Viewed from a slightly different angle, by the time rates turn negative, all the available projects with positive returns on capital will have been financed (since money was available all the way down; if a project wasn’t financed when credit cost 2% or 1%, then by definition that project wasn’t worth much). So by the advent of negative rates, all that’s left to finance are bad projects that are only viable if the financing itself is profitable. That’s why Japan and Europe are stagnant despite all the free money.
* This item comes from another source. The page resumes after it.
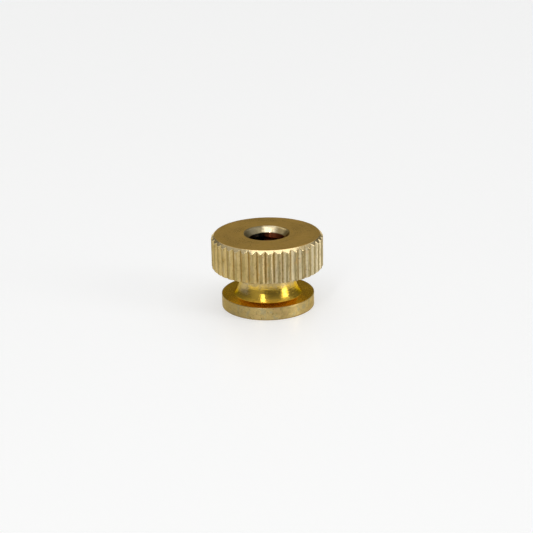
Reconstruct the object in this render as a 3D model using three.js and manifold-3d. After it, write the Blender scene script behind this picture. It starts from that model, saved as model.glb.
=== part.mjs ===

• The Democrats, last but definitely not least since they might be in charge shortly, think massive new entitlement programs are feasible in an already hyper-leveraged economy. This is a big subject with a lot of moral angles, but here it’s enough to say that we’re broke, so big new entitlements will be swept away in the coming national bankruptcy, in any event, making their implementation wasted effort.

Target-rich environment

The nice thing about mass financial delusion is that it offers a target rich environment for the non-delusional. So let’s make some lemonade by sketching out a trading strategy for the next round of official mistakes.

Month 1: While the Fed tries to ignore the junky markets writhing on the floor, short US stocks, with an emphasis on wildly-overvalued Big Tech. With remaining funds own “risk-off” staples like bonds, cash and gold.

Month 2: As the realization begins to dawn that an equities bear market might break the global financial system, consensus shifts to not whether the Fed will cut again, but when. Ease out of your stock shorts and long bonds. Keep your gold. Because you should always keep your gold.

Month 3: When everyone has concluded that the next Fed meeting will see another, possibly big, cut along with at resumption of QE, shift back to “risk-on”. Dump your remaining bonds and stock shorts, and go long the stocks that made you all those short profits.

Month 4: Leave the party. Convert the past few months’ trading profits into real assets like farmland, energy stocks, a rental house, and gold – always more gold. Then sit back and watch the delusions crumble.